* **What the exercise asks**: Copy every line, leaving nothing out and adding nothing.

* **Dataset extract**:
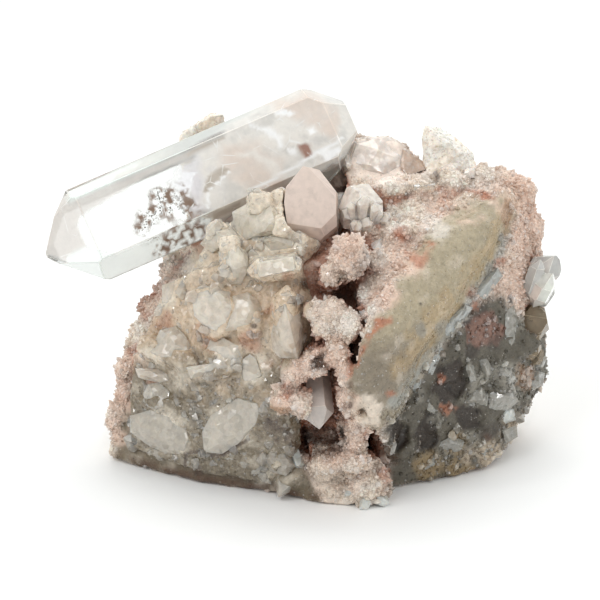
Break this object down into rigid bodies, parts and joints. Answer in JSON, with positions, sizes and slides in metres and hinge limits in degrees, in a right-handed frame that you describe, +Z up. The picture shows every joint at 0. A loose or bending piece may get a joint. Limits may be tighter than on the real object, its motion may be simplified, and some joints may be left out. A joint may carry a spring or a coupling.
{
  "type": "quartz cluster",
  "caption": "quartz cluster: a large clear quartz crystal lying on pink drusy host rock, with a glassy crust on the left and a cream ledge on the right",
  "frame": {"origin": "middle of the bounding box, on the flat break that the cluster rests on", "axes": "+X to the right along the cluster's length, +Y away from the side that shows best, +Z up"},
  "size_m": [0.1034, 0.0684, 0.0731],
  "materials": {
    "host_rock": "rough",
    "crust_quartz": "milky",
    "clear_quartz": "clear",
    "rose_quartz": "milky",
    "cream_mineral": "frosted",
    "smoky_quartz": "smoky"
  },
  "bodies": {
    "root": {"matrix": "host_rock", "crystal_crust": "crust_quartz", "main_crystal": "clear_quartz", "rose_crystal": "rose_quartz", "clear_crystal": "clear_quartz", "cream_crystal": "cream_mineral", "perched_crystal": "cream_mineral", "edge_crystal": "clear_quartz", "smoky_crystal": "smoky_quartz", "cleft_crystal": "clear_quartz"}
  },
  "joints": []
}
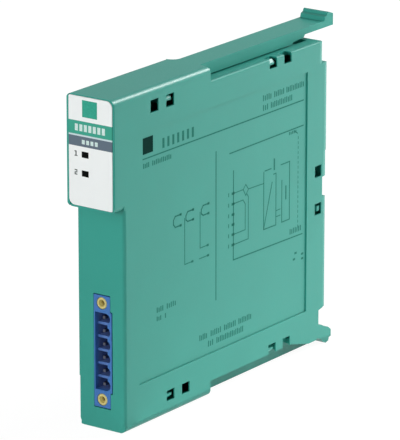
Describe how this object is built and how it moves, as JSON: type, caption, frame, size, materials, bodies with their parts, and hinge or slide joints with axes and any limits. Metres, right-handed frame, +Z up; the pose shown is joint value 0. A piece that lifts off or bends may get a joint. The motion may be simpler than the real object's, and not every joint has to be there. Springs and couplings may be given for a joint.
{
  "type": "temperature signal converter",
  "caption": "Slim upright plastic module that converts temperature sensor signals, with a front label plate, a plug-in terminal header, a latch arm and a rear hook.",
  "frame": {"origin": "middle of the bounding box at the level of the bottom face it stands on", "axes": "+Z up, +Y from the labelled front to the rear that meets the backplane, +X to the right of someone who faces the label"},
  "size_m": [0.016, 0.109, 0.097],
  "materials": {
    "housing_plastic": "satin",
    "cover_plastic": "satin",
    "label_plastic": "satin",
    "tinted_pipe": "gloss",
    "led_resin": "gloss",
    "header_plastic": "satin",
    "tinned_contact": "satin",
    "insert_brass": "satin",
    "socket_plastic": "satin",
    "gilt_contact": "satin",
    "board_laminate": "satin",
    "ferrite": "matte",
    "former_plastic": "satin",
    "enamelled_copper": "gloss",
    "can_aluminium": "satin",
    "chip_epoxy": "matte",
    "coupler_epoxy": "satin",
    "crystal_can": "satin",
    "resistor_lacquer": "gloss",
    "fuse_ceramic": "satin"
  },
  "bodies": {
    "root": {"housing": "housing_plastic", "side_cover": "cover_plastic", "label_plate": "label_plastic", "upper_light_pipe": "tinted_pipe", "lower_light_pipe": "tinted_pipe", "upper_led": "led_resin", "lower_led": "led_resin", "header_body": "header_plastic", "header_contacts": "tinned_contact", "upper_flange_insert": "insert_brass", "lower_flange_insert": "insert_brass", "bus_connector": "socket_plastic", "bus_contacts": "gilt_contact", "circuit_board": "board_laminate", "transformer_core": "ferrite", "transformer_bobbin": "former_plastic", "transformer_winding": "enamelled_copper", "buffer_capacitors": "can_aluminium", "processor": "chip_epoxy", "converter_chip": "chip_epoxy", "signal_isolator": "chip_epoxy", "optocouplers": "coupler_epoxy", "quartz_crystal": "crystal_can", "power_inductor": "ferrite", "input_resistors": "resistor_lacquer", "surge_suppressors": "chip_epoxy", "rectifier_diodes": "chip_epoxy", "board_fuse": "fuse_ceramic", "junction_sensor": "chip_epoxy"}
  },
  "joints": []
}
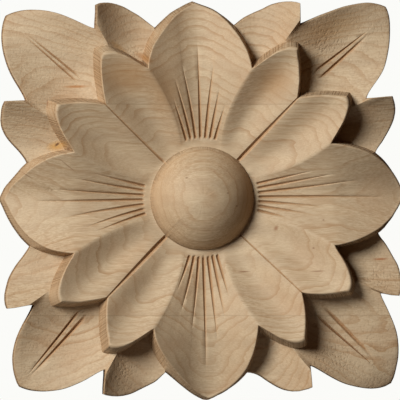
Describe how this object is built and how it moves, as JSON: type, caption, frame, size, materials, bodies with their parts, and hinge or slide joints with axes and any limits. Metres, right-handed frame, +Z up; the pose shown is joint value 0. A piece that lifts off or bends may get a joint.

* **Solution to the exercise**:
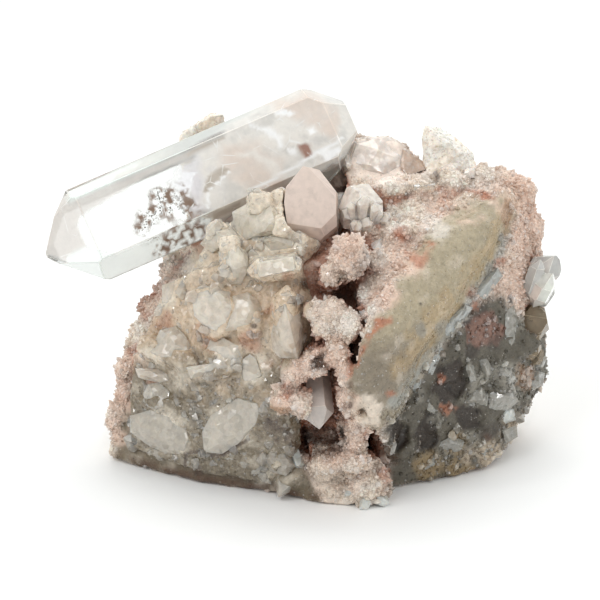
Break this object down into rigid bodies, parts and joints. Answer in JSON, with positions, sizes and slides in metres and hinge limits in degrees, in a right-handed frame that you describe, +Z up. The picture shows every joint at 0. A loose or bending piece may get a joint. Limits may be tighter than on the real object, its motion may be simplified, and some joints may be left out. A joint may carry a spring or a coupling.
{
  "type": "quartz cluster",
  "caption": "quartz cluster: a large clear quartz crystal lying on pink drusy host rock, with a glassy crust on the left and a cream ledge on the right",
  "frame": {"origin": "middle of the bounding box, on the flat break that the cluster rests on", "axes": "+X to the right along the cluster's length, +Y away from the side that shows best, +Z up"},
  "size_m": [0.1034, 0.0684, 0.0731],
  "materials": {
    "host_rock": "rough",
    "crust_quartz": "milky",
    "clear_quartz": "clear",
    "rose_quartz": "milky",
    "cream_mineral": "frosted",
    "smoky_quartz": "smoky"
  },
  "bodies": {
    "root": {"matrix": "host_rock", "crystal_crust": "crust_quartz", "main_crystal": "clear_quartz", "rose_crystal": "rose_quartz", "clear_crystal": "clear_quartz", "cream_crystal": "cream_mineral", "perched_crystal": "cream_mineral", "edge_crystal": "clear_quartz", "smoky_crystal": "smoky_quartz", "cleft_crystal": "clear_quartz"}
  },
  "joints": []
}
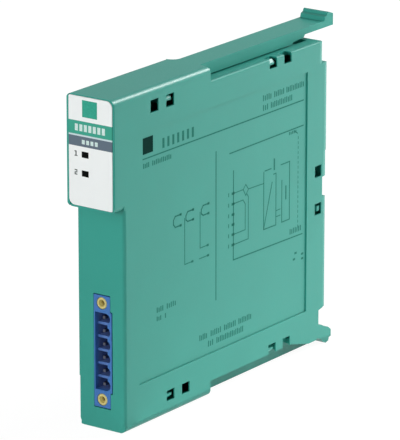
Describe how this object is built and how it moves, as JSON: type, caption, frame, size, materials, bodies with their parts, and hinge or slide joints with axes and any limits. Metres, right-handed frame, +Z up; the pose shown is joint value 0. A piece that lifts off or bends may get a joint. The motion may be simpler than the real object's, and not every joint has to be there. Springs and couplings may be given for a joint.
{
  "type": "temperature signal converter",
  "caption": "Slim upright plastic module that converts temperature sensor signals, with a front label plate, a plug-in terminal header, a latch arm and a rear hook.",
  "frame": {"origin": "middle of the bounding box at the level of the bottom face it stands on", "axes": "+Z up, +Y from the labelled front to the rear that meets the backplane, +X to the right of someone who faces the label"},
  "size_m": [0.016, 0.109, 0.097],
  "materials": {
    "housing_plastic": "satin",
    "cover_plastic": "satin",
    "label_plastic": "satin",
    "tinted_pipe": "gloss",
    "led_resin": "gloss",
    "header_plastic": "satin",
    "tinned_contact": "satin",
    "insert_brass": "satin",
    "socket_plastic": "satin",
    "gilt_contact": "satin",
    "board_laminate": "satin",
    "ferrite": "matte",
    "former_plastic": "satin",
    "enamelled_copper": "gloss",
    "can_aluminium": "satin",
    "chip_epoxy": "matte",
    "coupler_epoxy": "satin",
    "crystal_can": "satin",
    "resistor_lacquer": "gloss",
    "fuse_ceramic": "satin"
  },
  "bodies": {
    "root": {"housing": "housing_plastic", "side_cover": "cover_plastic", "label_plate": "label_plastic", "upper_light_pipe": "tinted_pipe", "lower_light_pipe": "tinted_pipe", "upper_led": "led_resin", "lower_led": "led_resin", "header_body": "header_plastic", "header_contacts": "tinned_contact", "upper_flange_insert": "insert_brass", "lower_flange_insert": "insert_brass", "bus_connector": "socket_plastic", "bus_contacts": "gilt_contact", "circuit_board": "board_laminate", "transformer_core": "ferrite", "transformer_bobbin": "former_plastic", "transformer_winding": "enamelled_copper", "buffer_capacitors": "can_aluminium", "processor": "chip_epoxy", "converter_chip": "chip_epoxy", "signal_isolator": "chip_epoxy", "optocouplers": "coupler_epoxy", "quartz_crystal": "crystal_can", "power_inductor": "ferrite", "input_resistors": "resistor_lacquer", "surge_suppressors": "chip_epoxy", "rectifier_diodes": "chip_epoxy", "board_fuse": "fuse_ceramic", "junction_sensor": "chip_epoxy"}
  },
  "joints": []
}
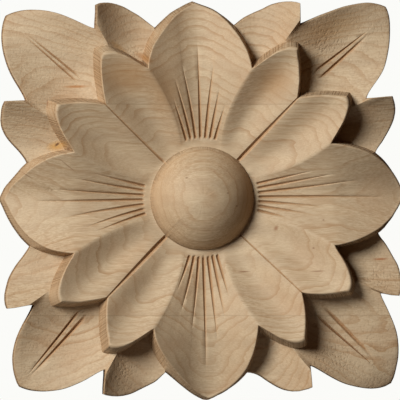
Describe how this object is built and how it moves, as JSON: type, caption, frame, size, materials, bodies with their parts, and hinge or slide joints with axes and any limits. Metres, right-handed frame, +Z up; the pose shown is joint value 0. A piece that lifts off or bends may get a joint.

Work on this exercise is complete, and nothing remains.